-- START Dataset section --

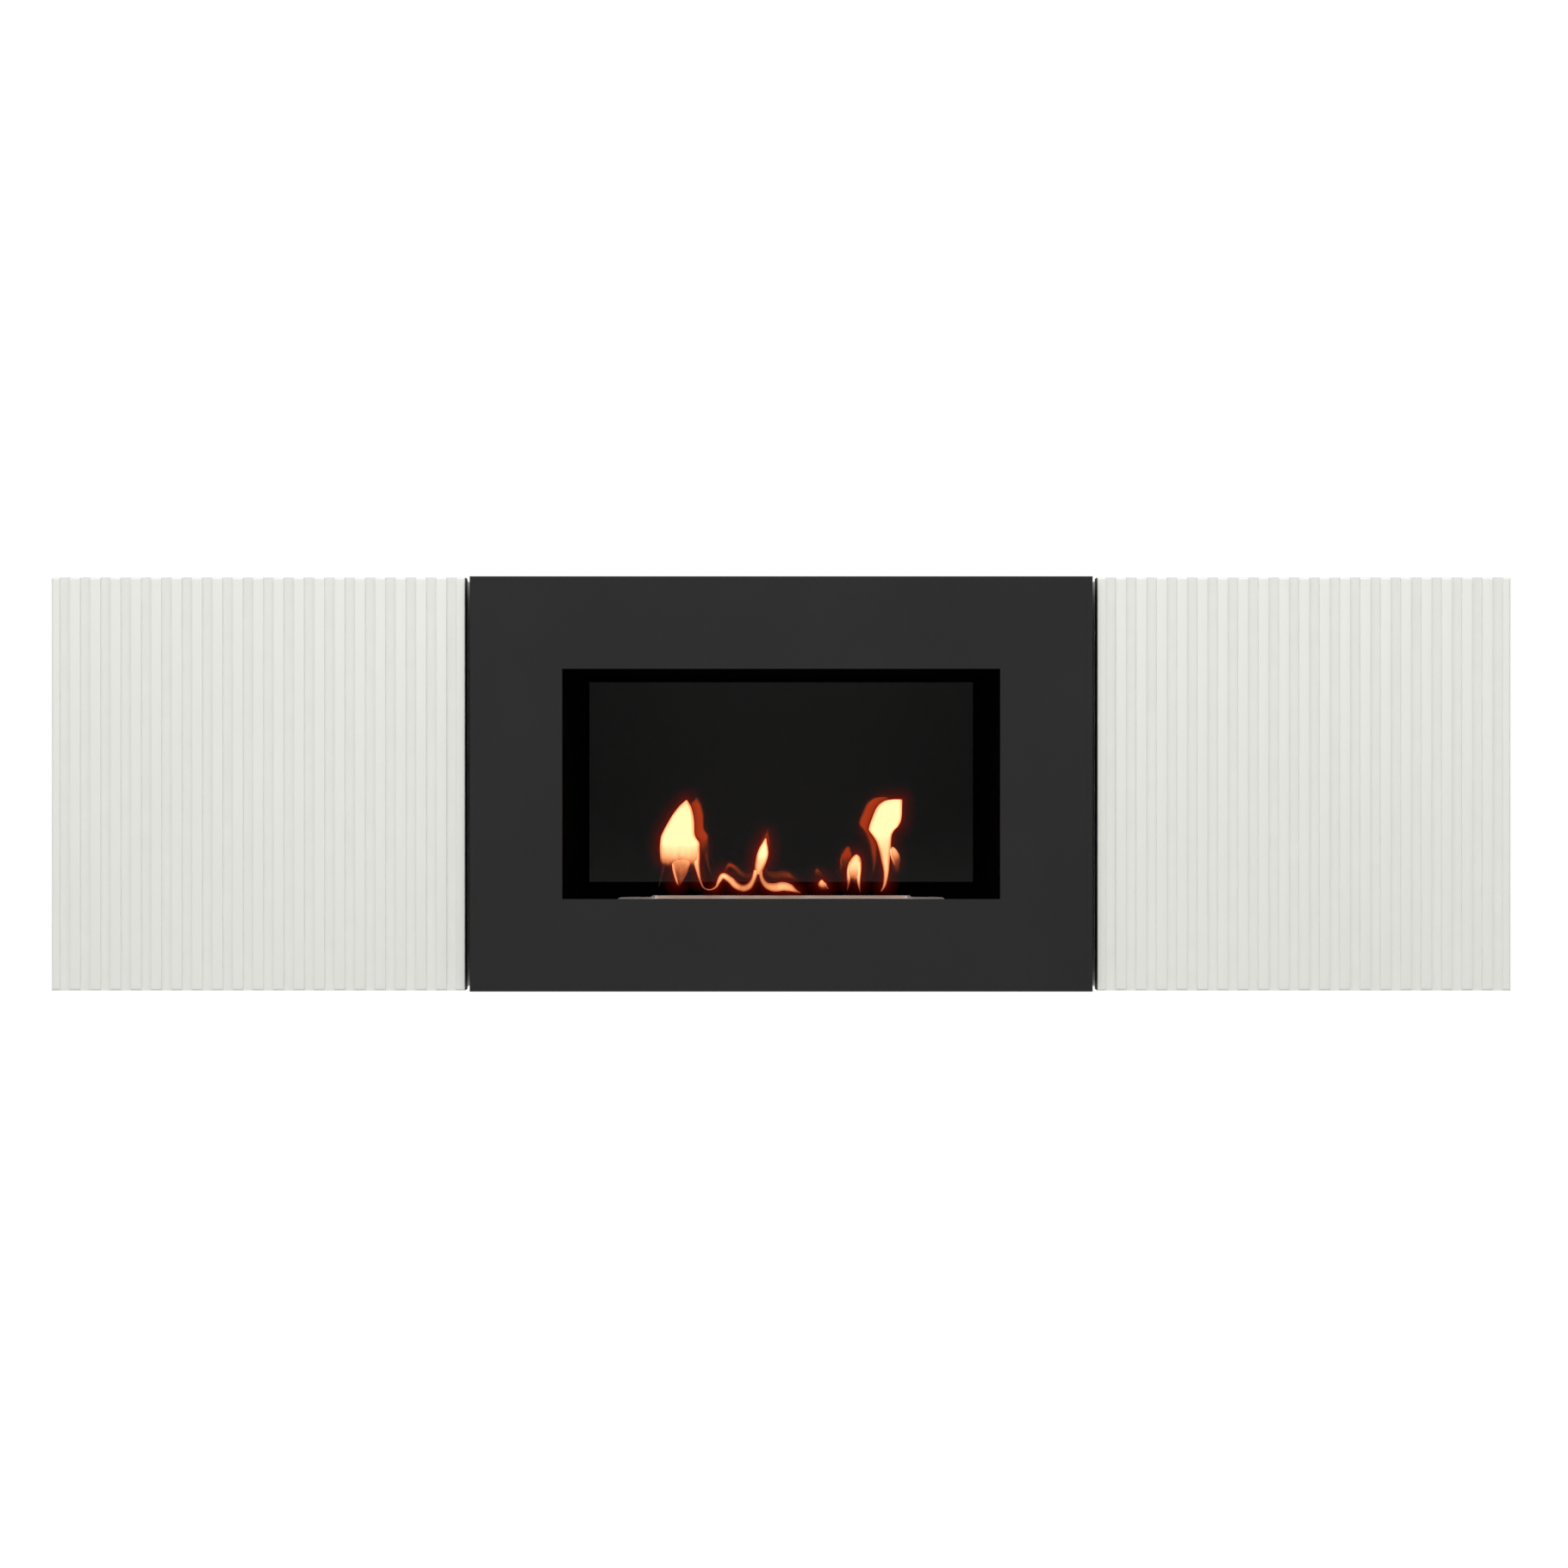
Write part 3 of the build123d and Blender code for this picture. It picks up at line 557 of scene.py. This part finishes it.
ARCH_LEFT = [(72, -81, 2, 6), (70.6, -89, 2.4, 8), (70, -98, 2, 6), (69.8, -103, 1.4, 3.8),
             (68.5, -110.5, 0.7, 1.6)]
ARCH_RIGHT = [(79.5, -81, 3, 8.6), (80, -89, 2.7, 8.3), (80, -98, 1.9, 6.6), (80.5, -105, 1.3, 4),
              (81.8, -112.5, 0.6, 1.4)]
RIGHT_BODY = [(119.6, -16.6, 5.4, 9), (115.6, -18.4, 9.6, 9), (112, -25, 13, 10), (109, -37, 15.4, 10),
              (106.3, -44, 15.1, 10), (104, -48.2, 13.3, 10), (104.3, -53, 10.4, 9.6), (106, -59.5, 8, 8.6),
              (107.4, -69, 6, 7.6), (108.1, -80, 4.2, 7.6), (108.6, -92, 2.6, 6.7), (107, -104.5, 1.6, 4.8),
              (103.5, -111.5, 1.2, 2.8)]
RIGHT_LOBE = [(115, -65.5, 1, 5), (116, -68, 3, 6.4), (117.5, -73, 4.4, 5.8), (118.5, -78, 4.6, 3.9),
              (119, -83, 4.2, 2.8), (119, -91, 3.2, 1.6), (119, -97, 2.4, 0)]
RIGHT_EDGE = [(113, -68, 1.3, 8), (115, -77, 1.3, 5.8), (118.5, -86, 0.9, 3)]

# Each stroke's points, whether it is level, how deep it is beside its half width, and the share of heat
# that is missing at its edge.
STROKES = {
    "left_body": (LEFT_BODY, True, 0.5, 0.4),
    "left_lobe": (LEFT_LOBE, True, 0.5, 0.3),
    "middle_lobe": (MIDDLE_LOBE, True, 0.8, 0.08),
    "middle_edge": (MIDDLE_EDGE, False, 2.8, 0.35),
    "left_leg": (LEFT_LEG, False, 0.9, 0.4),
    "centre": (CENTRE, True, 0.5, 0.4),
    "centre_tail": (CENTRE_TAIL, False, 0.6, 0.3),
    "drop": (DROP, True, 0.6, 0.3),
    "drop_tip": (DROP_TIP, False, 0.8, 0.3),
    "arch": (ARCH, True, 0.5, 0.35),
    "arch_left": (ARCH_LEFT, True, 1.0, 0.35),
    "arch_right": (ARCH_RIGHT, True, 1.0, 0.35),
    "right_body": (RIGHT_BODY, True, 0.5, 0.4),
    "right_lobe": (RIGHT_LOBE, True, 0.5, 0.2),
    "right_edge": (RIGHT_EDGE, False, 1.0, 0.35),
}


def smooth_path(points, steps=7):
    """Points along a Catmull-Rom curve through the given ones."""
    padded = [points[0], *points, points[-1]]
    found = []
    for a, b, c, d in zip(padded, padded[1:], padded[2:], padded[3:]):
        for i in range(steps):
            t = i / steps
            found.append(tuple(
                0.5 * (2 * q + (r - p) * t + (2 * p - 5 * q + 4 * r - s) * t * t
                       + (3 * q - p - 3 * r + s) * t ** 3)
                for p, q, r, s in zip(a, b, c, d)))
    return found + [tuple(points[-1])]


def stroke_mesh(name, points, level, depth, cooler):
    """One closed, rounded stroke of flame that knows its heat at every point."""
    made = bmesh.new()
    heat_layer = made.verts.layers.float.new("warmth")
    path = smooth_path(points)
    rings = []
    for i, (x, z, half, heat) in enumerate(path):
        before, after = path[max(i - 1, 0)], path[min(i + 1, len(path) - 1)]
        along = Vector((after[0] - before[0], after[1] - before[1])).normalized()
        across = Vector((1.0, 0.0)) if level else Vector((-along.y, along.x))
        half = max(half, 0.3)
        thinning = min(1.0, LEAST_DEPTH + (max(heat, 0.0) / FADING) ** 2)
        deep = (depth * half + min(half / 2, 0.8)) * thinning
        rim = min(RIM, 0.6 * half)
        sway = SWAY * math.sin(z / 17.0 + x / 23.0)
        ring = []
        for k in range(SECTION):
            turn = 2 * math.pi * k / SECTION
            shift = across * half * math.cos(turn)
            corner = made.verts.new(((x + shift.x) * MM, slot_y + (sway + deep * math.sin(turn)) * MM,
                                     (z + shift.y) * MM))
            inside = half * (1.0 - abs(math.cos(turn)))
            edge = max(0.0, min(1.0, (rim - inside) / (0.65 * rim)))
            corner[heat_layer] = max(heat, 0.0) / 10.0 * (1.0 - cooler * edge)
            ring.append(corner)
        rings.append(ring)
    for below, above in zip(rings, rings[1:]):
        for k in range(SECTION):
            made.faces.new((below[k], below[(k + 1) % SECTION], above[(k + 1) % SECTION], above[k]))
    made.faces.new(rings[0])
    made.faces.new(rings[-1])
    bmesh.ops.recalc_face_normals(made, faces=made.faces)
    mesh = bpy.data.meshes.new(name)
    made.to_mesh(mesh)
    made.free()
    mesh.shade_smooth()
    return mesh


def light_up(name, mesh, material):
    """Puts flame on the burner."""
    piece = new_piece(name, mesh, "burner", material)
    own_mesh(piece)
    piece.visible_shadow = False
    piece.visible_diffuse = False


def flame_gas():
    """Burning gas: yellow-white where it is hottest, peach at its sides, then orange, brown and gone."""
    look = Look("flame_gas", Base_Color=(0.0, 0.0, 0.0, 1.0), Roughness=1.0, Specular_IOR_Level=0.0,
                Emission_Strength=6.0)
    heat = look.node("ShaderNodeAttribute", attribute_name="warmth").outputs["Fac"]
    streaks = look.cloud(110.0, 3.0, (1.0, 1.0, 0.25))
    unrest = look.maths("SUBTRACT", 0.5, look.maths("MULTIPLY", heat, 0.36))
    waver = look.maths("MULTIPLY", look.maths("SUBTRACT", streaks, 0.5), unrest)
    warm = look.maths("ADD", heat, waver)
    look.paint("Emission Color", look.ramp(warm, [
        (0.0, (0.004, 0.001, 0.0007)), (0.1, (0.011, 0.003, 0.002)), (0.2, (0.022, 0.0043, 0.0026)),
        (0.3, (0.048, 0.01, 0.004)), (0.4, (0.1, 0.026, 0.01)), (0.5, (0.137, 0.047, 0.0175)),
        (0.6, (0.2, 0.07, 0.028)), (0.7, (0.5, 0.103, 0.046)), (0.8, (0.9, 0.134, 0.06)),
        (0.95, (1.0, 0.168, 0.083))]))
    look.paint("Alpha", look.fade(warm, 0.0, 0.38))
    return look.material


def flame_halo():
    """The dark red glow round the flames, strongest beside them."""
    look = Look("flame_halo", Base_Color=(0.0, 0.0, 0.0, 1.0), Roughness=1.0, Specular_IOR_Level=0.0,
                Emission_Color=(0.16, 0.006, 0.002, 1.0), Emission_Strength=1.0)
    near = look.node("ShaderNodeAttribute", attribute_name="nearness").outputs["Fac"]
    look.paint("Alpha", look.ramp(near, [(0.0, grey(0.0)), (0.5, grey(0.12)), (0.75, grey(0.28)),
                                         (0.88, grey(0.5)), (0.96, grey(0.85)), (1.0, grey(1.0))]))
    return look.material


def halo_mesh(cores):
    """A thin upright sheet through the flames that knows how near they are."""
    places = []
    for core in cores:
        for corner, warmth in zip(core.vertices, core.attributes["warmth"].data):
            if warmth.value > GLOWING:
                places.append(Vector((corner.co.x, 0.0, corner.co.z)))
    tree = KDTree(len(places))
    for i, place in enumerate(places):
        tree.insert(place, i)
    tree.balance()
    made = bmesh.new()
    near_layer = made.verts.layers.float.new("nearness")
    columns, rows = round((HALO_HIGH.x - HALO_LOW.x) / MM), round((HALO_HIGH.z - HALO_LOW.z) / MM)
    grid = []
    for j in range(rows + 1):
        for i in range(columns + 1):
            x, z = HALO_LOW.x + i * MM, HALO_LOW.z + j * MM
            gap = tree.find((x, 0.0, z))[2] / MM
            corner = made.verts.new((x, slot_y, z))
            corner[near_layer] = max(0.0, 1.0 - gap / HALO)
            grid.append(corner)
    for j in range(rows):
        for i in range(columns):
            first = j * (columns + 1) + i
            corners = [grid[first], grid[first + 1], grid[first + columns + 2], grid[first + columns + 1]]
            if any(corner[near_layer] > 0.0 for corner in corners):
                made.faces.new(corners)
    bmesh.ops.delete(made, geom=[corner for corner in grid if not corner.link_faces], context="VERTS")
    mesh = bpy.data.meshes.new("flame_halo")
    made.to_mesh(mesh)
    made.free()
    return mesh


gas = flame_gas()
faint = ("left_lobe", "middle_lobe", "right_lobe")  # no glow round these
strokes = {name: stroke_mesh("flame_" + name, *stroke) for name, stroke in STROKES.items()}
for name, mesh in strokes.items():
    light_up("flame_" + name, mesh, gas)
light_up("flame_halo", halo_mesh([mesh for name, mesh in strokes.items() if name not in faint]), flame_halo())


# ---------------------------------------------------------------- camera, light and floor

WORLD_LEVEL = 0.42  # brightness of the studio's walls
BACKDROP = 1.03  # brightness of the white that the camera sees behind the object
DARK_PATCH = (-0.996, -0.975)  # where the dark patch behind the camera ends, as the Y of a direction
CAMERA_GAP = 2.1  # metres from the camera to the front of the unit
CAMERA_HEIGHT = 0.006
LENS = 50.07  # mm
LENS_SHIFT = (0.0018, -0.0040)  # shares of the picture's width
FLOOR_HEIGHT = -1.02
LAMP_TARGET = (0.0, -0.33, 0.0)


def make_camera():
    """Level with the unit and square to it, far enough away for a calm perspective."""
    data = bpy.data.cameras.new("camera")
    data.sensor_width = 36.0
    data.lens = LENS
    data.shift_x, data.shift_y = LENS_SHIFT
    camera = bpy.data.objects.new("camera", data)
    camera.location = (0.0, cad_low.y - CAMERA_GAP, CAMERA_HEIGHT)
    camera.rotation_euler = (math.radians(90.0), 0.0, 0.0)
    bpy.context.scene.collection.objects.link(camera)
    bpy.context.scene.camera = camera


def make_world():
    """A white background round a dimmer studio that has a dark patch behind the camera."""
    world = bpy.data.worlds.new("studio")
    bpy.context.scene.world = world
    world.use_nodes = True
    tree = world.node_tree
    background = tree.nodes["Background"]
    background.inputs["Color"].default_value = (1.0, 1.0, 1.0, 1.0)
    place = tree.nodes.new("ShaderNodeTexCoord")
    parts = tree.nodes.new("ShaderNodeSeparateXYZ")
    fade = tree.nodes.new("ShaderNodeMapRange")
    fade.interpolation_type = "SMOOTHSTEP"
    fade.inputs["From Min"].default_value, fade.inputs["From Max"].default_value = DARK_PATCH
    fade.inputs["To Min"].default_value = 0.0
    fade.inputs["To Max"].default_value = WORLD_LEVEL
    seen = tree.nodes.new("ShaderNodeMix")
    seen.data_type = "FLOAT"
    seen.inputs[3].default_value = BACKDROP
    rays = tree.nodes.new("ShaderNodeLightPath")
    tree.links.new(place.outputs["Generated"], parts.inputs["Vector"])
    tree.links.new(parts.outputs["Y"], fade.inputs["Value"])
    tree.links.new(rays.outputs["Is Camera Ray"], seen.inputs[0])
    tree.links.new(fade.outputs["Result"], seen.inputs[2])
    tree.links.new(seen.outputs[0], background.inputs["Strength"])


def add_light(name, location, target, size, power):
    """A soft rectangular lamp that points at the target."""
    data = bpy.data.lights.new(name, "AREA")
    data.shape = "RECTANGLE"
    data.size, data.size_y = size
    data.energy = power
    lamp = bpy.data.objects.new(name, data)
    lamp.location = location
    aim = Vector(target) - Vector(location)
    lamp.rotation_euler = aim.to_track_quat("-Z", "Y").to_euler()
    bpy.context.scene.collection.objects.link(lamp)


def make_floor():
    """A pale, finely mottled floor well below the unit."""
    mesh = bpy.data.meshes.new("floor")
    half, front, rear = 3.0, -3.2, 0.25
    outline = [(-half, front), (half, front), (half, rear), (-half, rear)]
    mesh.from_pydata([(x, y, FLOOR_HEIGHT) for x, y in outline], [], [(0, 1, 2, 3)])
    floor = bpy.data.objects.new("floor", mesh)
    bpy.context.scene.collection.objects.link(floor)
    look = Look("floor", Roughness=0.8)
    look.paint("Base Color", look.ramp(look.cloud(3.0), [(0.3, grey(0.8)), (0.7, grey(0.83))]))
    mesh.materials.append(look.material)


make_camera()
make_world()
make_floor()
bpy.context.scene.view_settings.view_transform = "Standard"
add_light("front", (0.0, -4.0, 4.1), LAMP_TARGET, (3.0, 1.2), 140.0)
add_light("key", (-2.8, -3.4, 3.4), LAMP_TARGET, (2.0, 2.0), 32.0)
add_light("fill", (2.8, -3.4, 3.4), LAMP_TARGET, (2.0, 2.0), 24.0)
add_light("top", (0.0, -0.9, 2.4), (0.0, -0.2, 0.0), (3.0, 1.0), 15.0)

-- END Dataset section --

From the opening line of the data above through the line that contains "-86, 0.9, 3)]", please print each line as it stands and only those lines.

## [Solution for this problem]
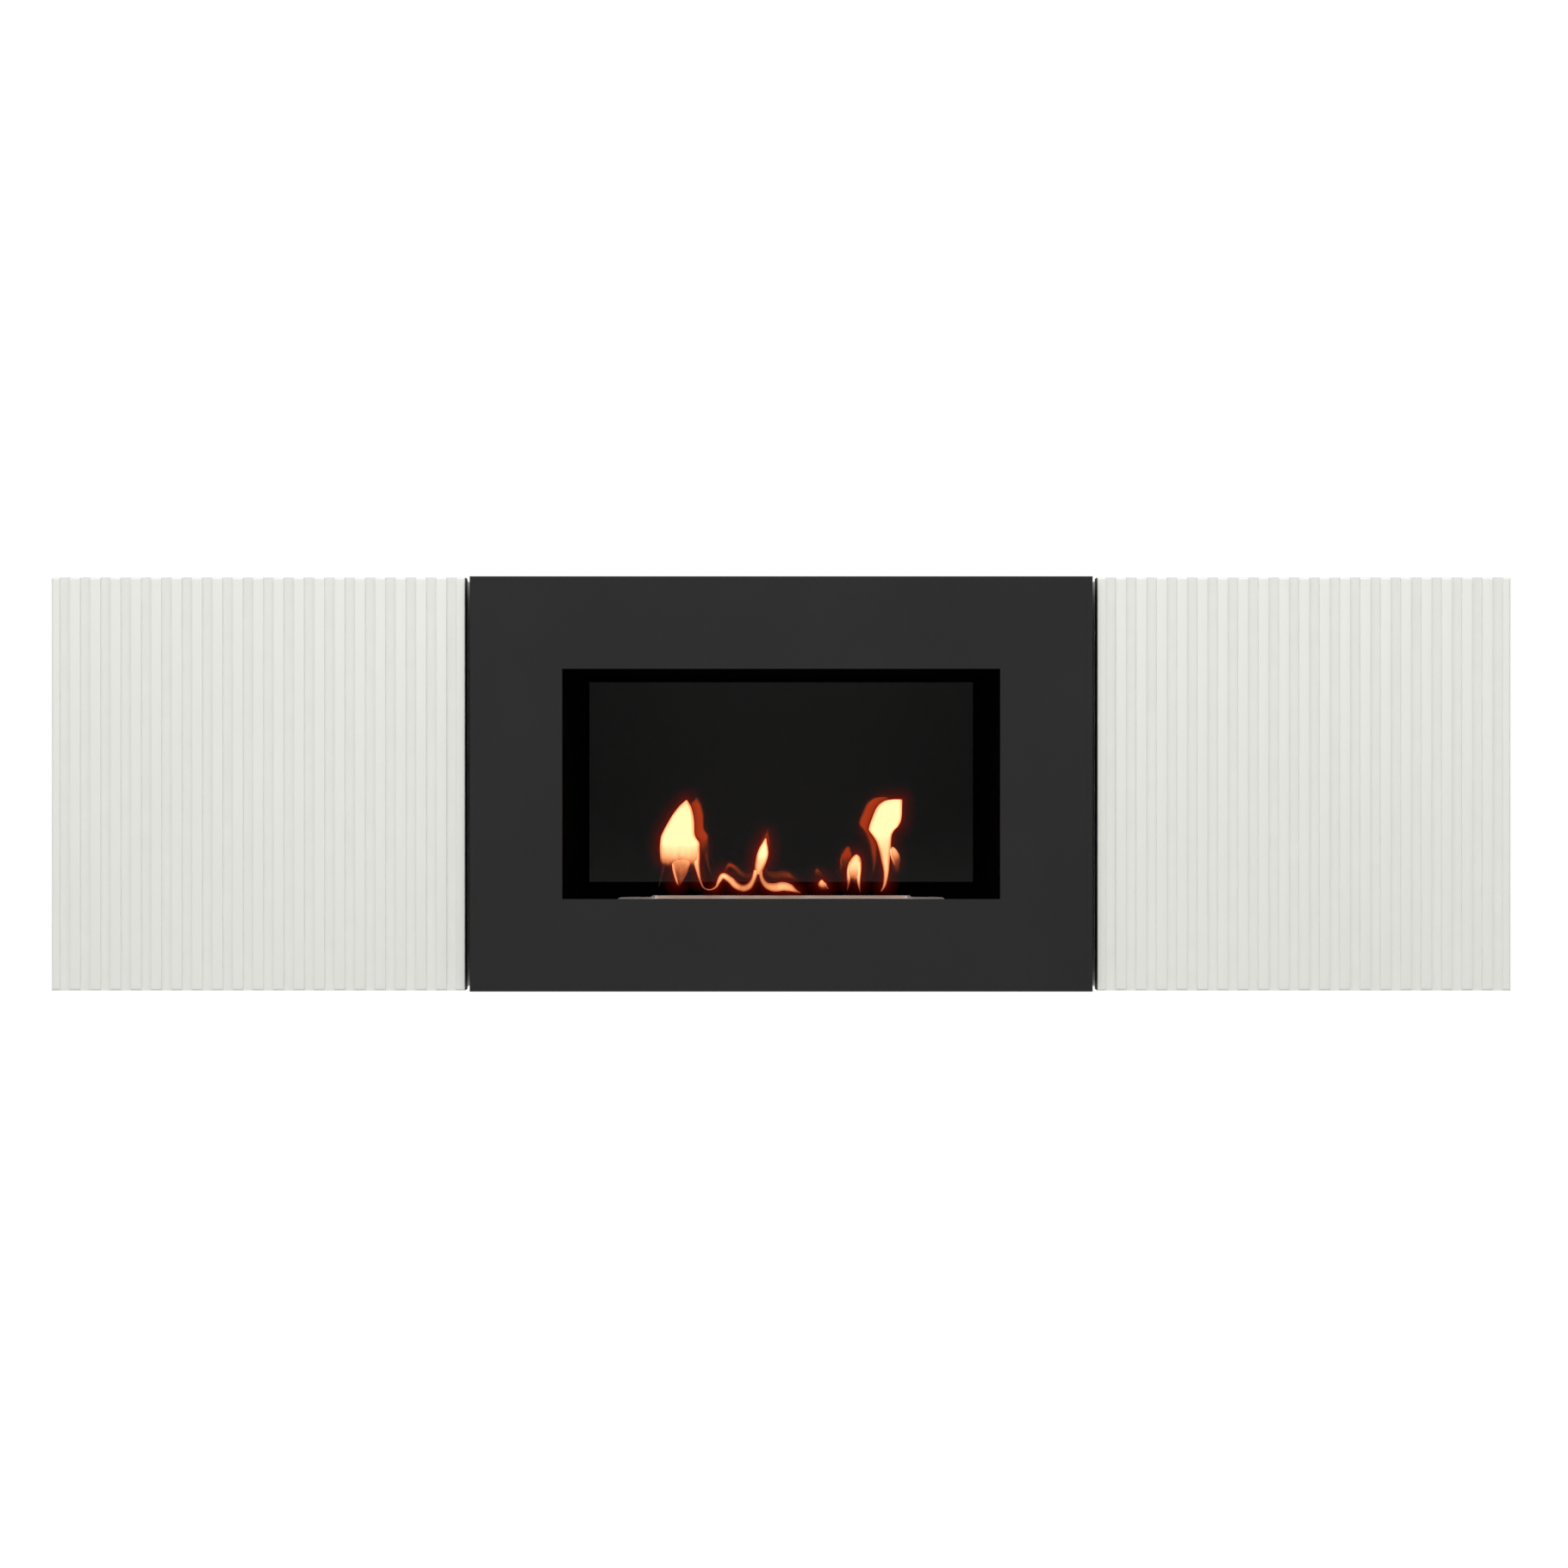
Write part 3 of the build123d and Blender code for this picture. It picks up at line 557 of scene.py. This part finishes it.
ARCH_LEFT = [(72, -81, 2, 6), (70.6, -89, 2.4, 8), (70, -98, 2, 6), (69.8, -103, 1.4, 3.8),
             (68.5, -110.5, 0.7, 1.6)]
ARCH_RIGHT = [(79.5, -81, 3, 8.6), (80, -89, 2.7, 8.3), (80, -98, 1.9, 6.6), (80.5, -105, 1.3, 4),
              (81.8, -112.5, 0.6, 1.4)]
RIGHT_BODY = [(119.6, -16.6, 5.4, 9), (115.6, -18.4, 9.6, 9), (112, -25, 13, 10), (109, -37, 15.4, 10),
              (106.3, -44, 15.1, 10), (104, -48.2, 13.3, 10), (104.3, -53, 10.4, 9.6), (106, -59.5, 8, 8.6),
              (107.4, -69, 6, 7.6), (108.1, -80, 4.2, 7.6), (108.6, -92, 2.6, 6.7), (107, -104.5, 1.6, 4.8),
              (103.5, -111.5, 1.2, 2.8)]
RIGHT_LOBE = [(115, -65.5, 1, 5), (116, -68, 3, 6.4), (117.5, -73, 4.4, 5.8), (118.5, -78, 4.6, 3.9),
              (119, -83, 4.2, 2.8), (119, -91, 3.2, 1.6), (119, -97, 2.4, 0)]
RIGHT_EDGE = [(113, -68, 1.3, 8), (115, -77, 1.3, 5.8), (118.5, -86, 0.9, 3)]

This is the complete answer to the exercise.